For a slightly different take on Witkin and his work there's a piece by photographer Richard Emblin at Black Star Rising HERE.
Emblin describes Witkin;

...As a staunch “traditionalist” in his modus operandi, he has embraced Catholicism and a Jewish work ethic. While critics have employed many adjectives to describe his visual undertakings from “dark” to “morbid,” he is anything but; a man whose smile spans the Williamsburg bridge, can light up a conversation in seconds and whose eyes flicker like fully-charged strobes, whenever a joke is made.

I can find no time of birth, so chart is set for 12 noon on 15 September 1939, Brooklyn, NYC.


Sun, Mercury Venus, Neptune and, quite probably, Moon all in Virgo!
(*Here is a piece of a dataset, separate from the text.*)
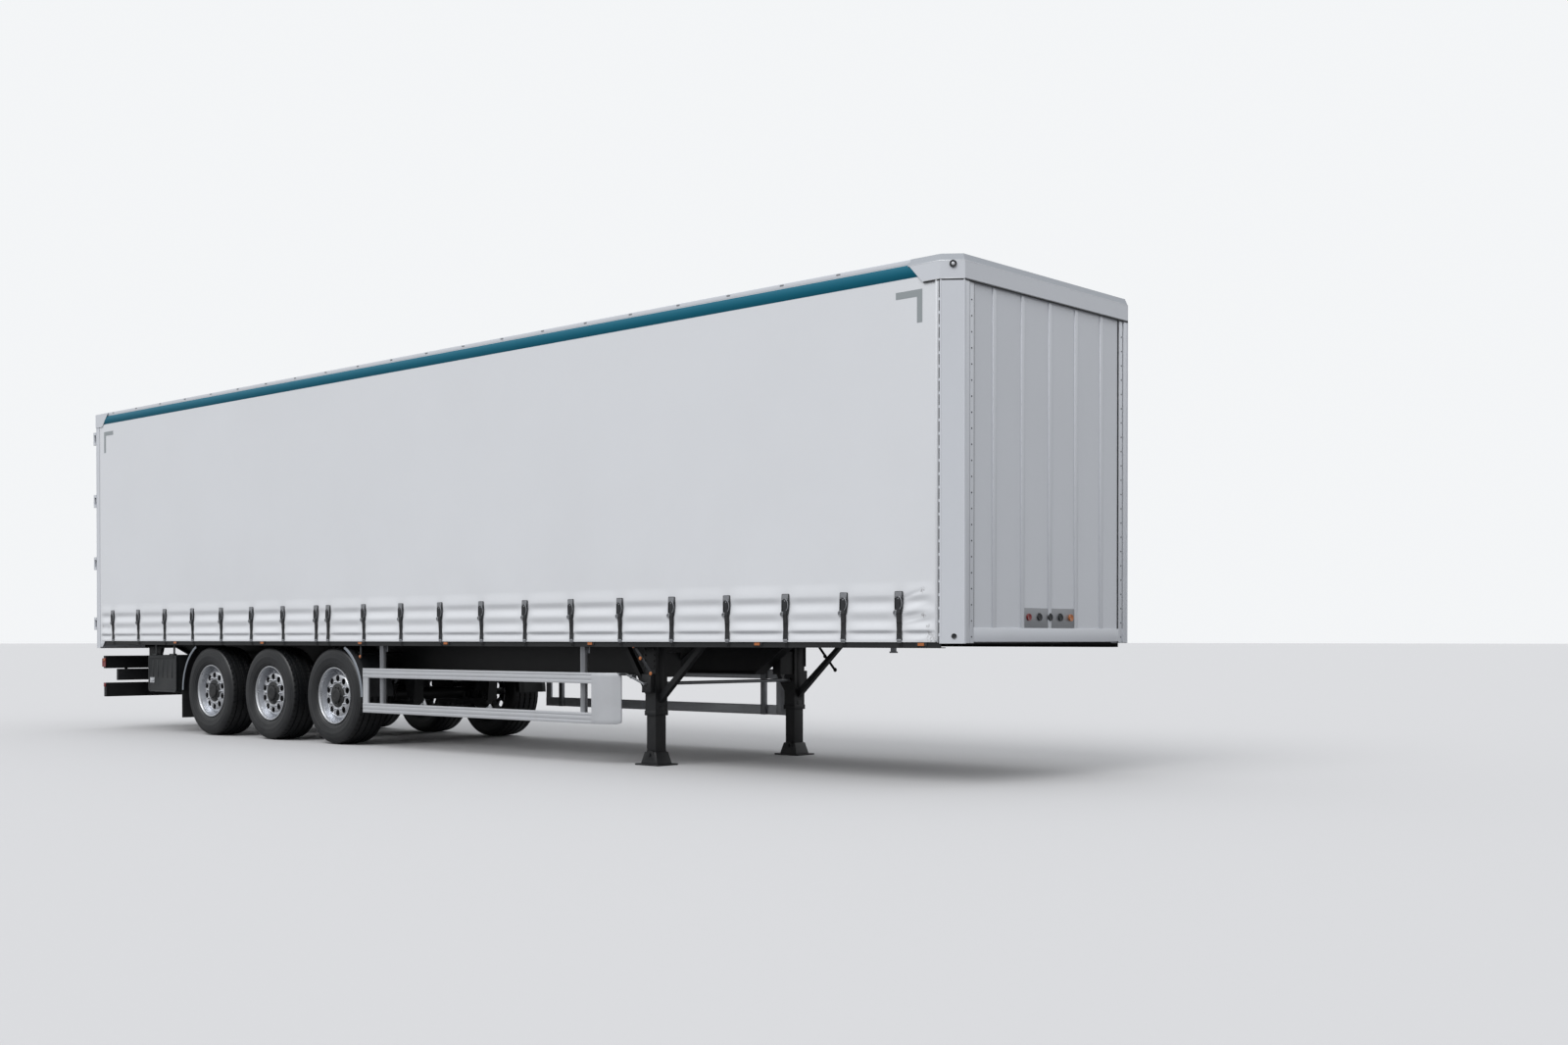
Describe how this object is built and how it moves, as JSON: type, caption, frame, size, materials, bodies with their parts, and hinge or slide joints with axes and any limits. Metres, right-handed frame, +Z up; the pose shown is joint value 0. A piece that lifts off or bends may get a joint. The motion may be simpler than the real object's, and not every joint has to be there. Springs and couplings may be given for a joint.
{
  "type": "curtainside semi trailer",
  "caption": "Full-size curtainside semi trailer on lowered landing legs, with hinged rear doors, side guards, toolbox and free-turning wheels on a bogie",
  "frame": {"origin": "on the ground, below the middle of the trailer's bounding box", "axes": "+X forward to the coupling end, +Y to the left side, +Z up"},
  "size_m": [13.68, 2.576, 4],
  "materials": {
    "chassis_steel": "satin black paint",
    "floor_plywood": "brown phenolic plywood",
    "white_paint": "white gloss paint",
    "aluminium": "satin anodised",
    "trim_teal": "teal gloss",
    "curtain_fabric": "light grey coated fabric",
    "roof_fabric": "white coated fabric",
    "strap_black": "black webbing",
    "galvanised": "zinc plated",
    "tyre": "black rubber with road dust",
    "wheel_silver": "silver paint",
    "black_plastic": "black moulded plastic",
    "grey_plastic": "dark grey moulded plastic",
    "rubber": "black rubber",
    "lamp_red": "red lens",
    "lamp_amber": "amber lens",
    "plywood_lath": "pale timber"
  },
  "bodies": {
    "trailer": {"main_rail_left": "chassis_steel", "main_rail_right": "chassis_steel", "cross_members": "chassis_steel", "side_rails": "chassis_steel", "load_floor": "floor_plywood", "coupler_plate": "chassis_steel", "kingpin": "galvanised", "front_wall": "white_paint", "front_posts": "white_paint", "front_header": "white_paint", "roof_rails": "white_paint", "roof_trim": "trim_teal", "roof_bows": "aluminium", "roof_cover": "roof_fabric", "rear_frame": "white_paint", "curtain_left": "curtain_fabric", "curtain_right": "curtain_fabric", "strap_set_left": "strap_black", "strap_set_right": "strap_black", "side_posts": "galvanised", "side_laths": "plywood_lath", "axles": "chassis_steel", "suspension_arms": "chassis_steel", "air_springs": "rubber", "mudguards": "black_plastic", "mud_flaps": "rubber", "leg_housings": "chassis_steel", "landing_feet": "chassis_steel", "leg_shaft": "galvanised", "leg_braces": "chassis_steel", "side_guards": "aluminium", "underrun_bar": "chassis_steel", "light_bar": "chassis_steel", "rear_lamps": "lamp_red", "toolbox": "grey_plastic", "air_tanks": "chassis_steel", "side_lamps": "lamp_amber", "dock_buffers": "rubber", "front_couplings": "galvanised"},
    "door_left": {"door_left": "white_paint", "lock_bars_left": "galvanised"},
    "door_right": {"door_right": "white_paint", "lock_bars_right": "galvanised"},
    "toolbox_lid": {"toolbox_lid": "grey_plastic"},
    "wheel_front_left": {"wheel_front_left": "wheel_silver", "tyre_front_left": "tyre"},
    "wheel_front_right": {"wheel_front_right": "wheel_silver", "tyre_front_right": "tyre"},
    "wheel_middle_left": {"wheel_middle_left": "wheel_silver", "tyre_middle_left": "tyre"},
    "wheel_middle_right": {"wheel_middle_right": "wheel_silver", "tyre_middle_right": "tyre"},
    "wheel_rear_left": {"wheel_rear_left": "wheel_silver", "tyre_rear_left": "tyre"},
    "wheel_rear_right": {"wheel_rear_right": "wheel_silver", "tyre_rear_right": "tyre"}
  },
  "joints": [
    {"name": "wheel_front_left_turn", "type": "hinge", "parent": "trailer", "child": "wheel_front_left", "pos_m": [-1.47, 1.03, 0.522], "axis": [0, 1, 0], "continuous": true},
    {"name": "wheel_front_right_turn", "type": "hinge", "parent": "trailer", "child": "wheel_front_right", "pos_m": [-1.47, -1.03, 0.522], "axis": [0, 1, 0], "continuous": true},
    {"name": "wheel_middle_left_turn", "type": "hinge", "parent": "trailer", "child": "wheel_middle_left", "pos_m": [-2.76, 1.03, 0.522], "axis": [0, 1, 0], "continuous": true},
    {"name": "wheel_middle_right_turn", "type": "hinge", "parent": "trailer", "child": "wheel_middle_right", "pos_m": [-2.76, -1.03, 0.522], "axis": [0, 1, 0], "continuous": true},
    {"name": "wheel_rear_left_turn", "type": "hinge", "parent": "trailer", "child": "wheel_rear_left", "pos_m": [-4.05, 1.03, 0.522], "axis": [0, 1, 0], "continuous": true},
    {"name": "wheel_rear_right_turn", "type": "hinge", "parent": "trailer", "child": "wheel_rear_right", "pos_m": [-4.05, -1.03, 0.522], "axis": [0, 1, 0], "continuous": true},
    {"name": "door_left_swing", "type": "hinge", "parent": "trailer", "child": "door_left", "pos_m": [-6.82, 1.262, 2.5], "axis": [0, 0, -1], "range_deg": [0, 260]},
    {"name": "door_right_swing", "type": "hinge", "parent": "trailer", "child": "door_right", "pos_m": [-6.82, -1.262, 2.5], "axis": [0, 0, 1], "range_deg": [0, 260]},
    {"name": "toolbox_lid_lift", "type": "hinge", "parent": "trailer", "child": "toolbox_lid", "pos_m": [-5.1275, -1.218, 0.944], "axis": [-1, 0, 0], "range_deg": [0, 90]}
  ]
}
He is described in Cintra Wilson's article as "a rabid perfectionist" (it was highlighted by me in the excerpt above).
That certainly describes a Virgo-type. Some of those Virgo planets are linked together in a Grand Trine in Earth signs (a kind of harmonious circuit), which links most of the Virgo planets to Mars and Uranus in the other Earth signs, Capricorn and Taurus respectively. As an everyday personality Witkin could well be the "feet- on-the-ground" guy I'd expect from an Earth Grand Trine, but somehow, once his muse kicks in, his feet are led to the darkness below ground. Venus, Neptune and Uranus are bound up in this Grand Trine, so his artistic impulses are led to the unusual, unexpected and highly creative. Not directly by Pluto, as might be expected though; Pluto is at 2 Leo, in trine to Jupiter in Aries. Perhaps Jupiter's reputation for excess, linked to Pluto's darkness and deathly implications, somehow play into Witkin's need for a kind of peculiar perfection.

All his natal planets are in Earth or Fire signs, no Water or Air, unless either element had been added via unknown sign on the ascendant angle. I'd hazard a guess at the obvious one: Scorpio, to add a bit of dark Watery passion into the mix.